Interaction of a nondiffracting high-order Bessel (vortex) beam of fractional type alpha and integer order m with a rigid sphere: linear acoustic scattering and net instantaneous axial force.

Closed-form analytical solutions for the acoustic scattering and net axial force of a new class of Bessel beams, termed nondiffracting Bessel vortex beams of fractional type alpha, are derived. This new class of Bessel beams preserves the same nondiffracting feature of conventional high-order Bessel beams of integer order. The far-field acoustic scattering field by a rigid sphere centered on the beam axis is expressed as a partial wave series involving the real number alpha, the scattering angle relative to the beam axis theta, and the half-conical angle beta of the wave number components of the beam. Unlike the acoustic scattering properties of conventional high-order Bessel beams, the acoustic forward scattering (theta = 0 degrees) and backscattering (theta = 180 degrees) of Bessel vortex beams of fractional type alpha by a rigid sphere do not vanish unless alpha becomes an integer number.
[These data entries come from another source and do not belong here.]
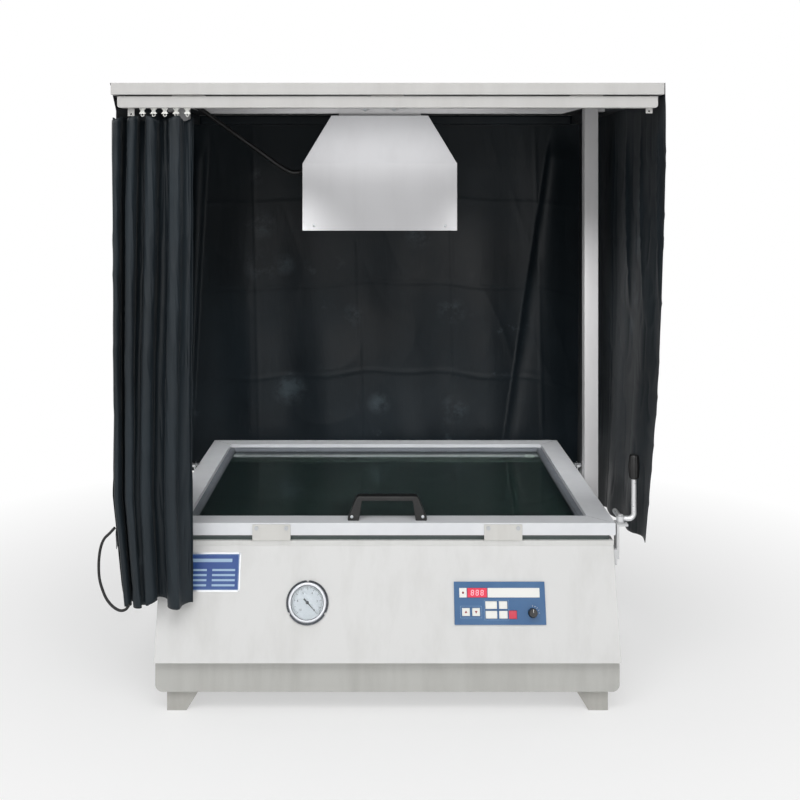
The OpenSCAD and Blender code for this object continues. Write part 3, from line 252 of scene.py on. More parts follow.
def slab(w, h, r, profile, dish=0.0):
    """A rounded rectangle whose outline is carried up a profile of (inset, height) and closed; the top may dish."""
    rings = []
    for inset, z in profile:
        edge = rounded_outline(w - 2 * inset, h - 2 * inset, max(r - inset, r * 0.2))
        rings.append(np.concatenate([edge, np.full((len(edge), 1), z)], 1))
    top = rings[-1]
    for share in (0.66, 0.33, 0.02):
        inner = top * [share, share, 1]
        inner[:, 2] = top[:, 2] - dish * (1 - share**2)
        rings.append(inner)
    rings = np.stack(rings)
    return rings, capped(*rings.shape[:2])


def tube(path, radius, sides=12):
    """A circle carried along a path on frames turned as little as can be, with its ends closed."""
    path = np.asarray(path, float)
    radius = np.broadcast_to(np.asarray(radius, float), len(path))
    ahead = np.gradient(path, axis=0)
    ahead /= np.linalg.norm(ahead, axis=1)[:, None]
    side = np.cross(ahead, [0.31, 0.9, 0.3])
    side /= np.linalg.norm(side, axis=1)[:, None]
    up = np.cross(side, ahead)
    a = np.linspace(0, 2 * np.pi, sides, endpoint=False)
    rings = path[:, None] + radius[:, None, None] * (
        np.cos(a)[None, :, None] * side[:, None] + np.sin(a)[None, :, None] * up[:, None]
    )
    return rings, capped(len(path), sides)


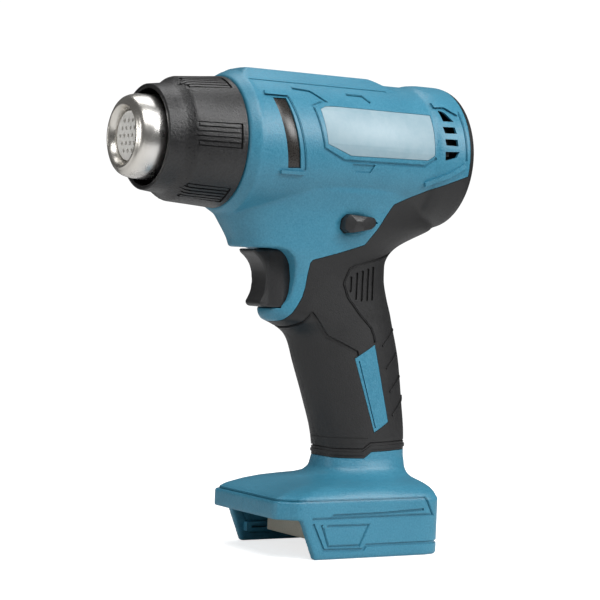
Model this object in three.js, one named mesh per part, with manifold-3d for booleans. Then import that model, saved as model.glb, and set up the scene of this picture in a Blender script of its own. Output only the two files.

Furthermore, an expression for the net instantaneous axial force is derived for the case of progressive, stationary, and quasi-stationary waves. These results provide new insights into the acoustic scattering theory in the context of nondiffracting beams. The properties of nondiffracting Bessel vortex beams of fractional type alpha may lead to the development of an "acoustic blender" with possible applications in particle rotation, mixing, and manipulation. Imaging and other related applications may also benefit from this new type of acoustic beams.